> Data:
---------------

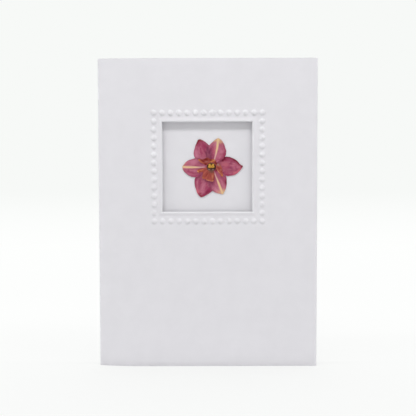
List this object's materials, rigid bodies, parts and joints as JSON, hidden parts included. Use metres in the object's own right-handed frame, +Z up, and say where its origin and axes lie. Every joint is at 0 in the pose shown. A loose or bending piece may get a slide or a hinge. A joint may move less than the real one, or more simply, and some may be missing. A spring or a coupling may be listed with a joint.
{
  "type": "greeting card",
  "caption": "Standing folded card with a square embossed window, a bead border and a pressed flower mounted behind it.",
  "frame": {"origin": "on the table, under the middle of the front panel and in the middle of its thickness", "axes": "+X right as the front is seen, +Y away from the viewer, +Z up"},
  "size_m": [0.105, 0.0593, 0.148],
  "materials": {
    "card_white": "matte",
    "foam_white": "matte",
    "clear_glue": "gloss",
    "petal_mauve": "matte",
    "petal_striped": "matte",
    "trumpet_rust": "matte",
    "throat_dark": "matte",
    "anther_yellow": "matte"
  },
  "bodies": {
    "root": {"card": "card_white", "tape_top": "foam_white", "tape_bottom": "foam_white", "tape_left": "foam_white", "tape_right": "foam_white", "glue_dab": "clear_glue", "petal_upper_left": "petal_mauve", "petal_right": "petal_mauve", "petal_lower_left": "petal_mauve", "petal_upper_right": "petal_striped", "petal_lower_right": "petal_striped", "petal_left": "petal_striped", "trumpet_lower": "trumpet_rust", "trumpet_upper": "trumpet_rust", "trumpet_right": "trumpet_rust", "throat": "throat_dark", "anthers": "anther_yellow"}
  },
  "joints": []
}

---------------

> Stated problem: Reproduce the full listing exactly.

> Exercise answer:
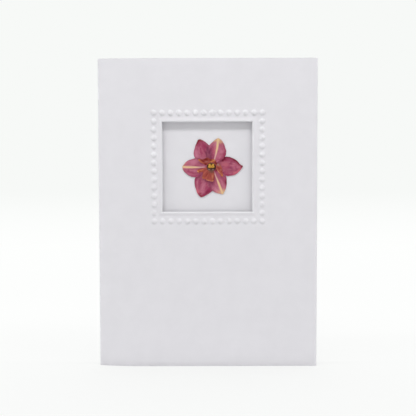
List this object's materials, rigid bodies, parts and joints as JSON, hidden parts included. Use metres in the object's own right-handed frame, +Z up, and say where its origin and axes lie. Every joint is at 0 in the pose shown. A loose or bending piece may get a slide or a hinge. A joint may move less than the real one, or more simply, and some may be missing. A spring or a coupling may be listed with a joint.
{
  "type": "greeting card",
  "caption": "Standing folded card with a square embossed window, a bead border and a pressed flower mounted behind it.",
  "frame": {"origin": "on the table, under the middle of the front panel and in the middle of its thickness", "axes": "+X right as the front is seen, +Y away from the viewer, +Z up"},
  "size_m": [0.105, 0.0593, 0.148],
  "materials": {
    "card_white": "matte",
    "foam_white": "matte",
    "clear_glue": "gloss",
    "petal_mauve": "matte",
    "petal_striped": "matte",
    "trumpet_rust": "matte",
    "throat_dark": "matte",
    "anther_yellow": "matte"
  },
  "bodies": {
    "root": {"card": "card_white", "tape_top": "foam_white", "tape_bottom": "foam_white", "tape_left": "foam_white", "tape_right": "foam_white", "glue_dab": "clear_glue", "petal_upper_left": "petal_mauve", "petal_right": "petal_mauve", "petal_lower_left": "petal_mauve", "petal_upper_right": "petal_striped", "petal_lower_right": "petal_striped", "petal_left": "petal_striped", "trumpet_lower": "trumpet_rust", "trumpet_upper": "trumpet_rust", "trumpet_right": "trumpet_rust", "throat": "throat_dark", "anthers": "anther_yellow"}
  },
  "joints": []
}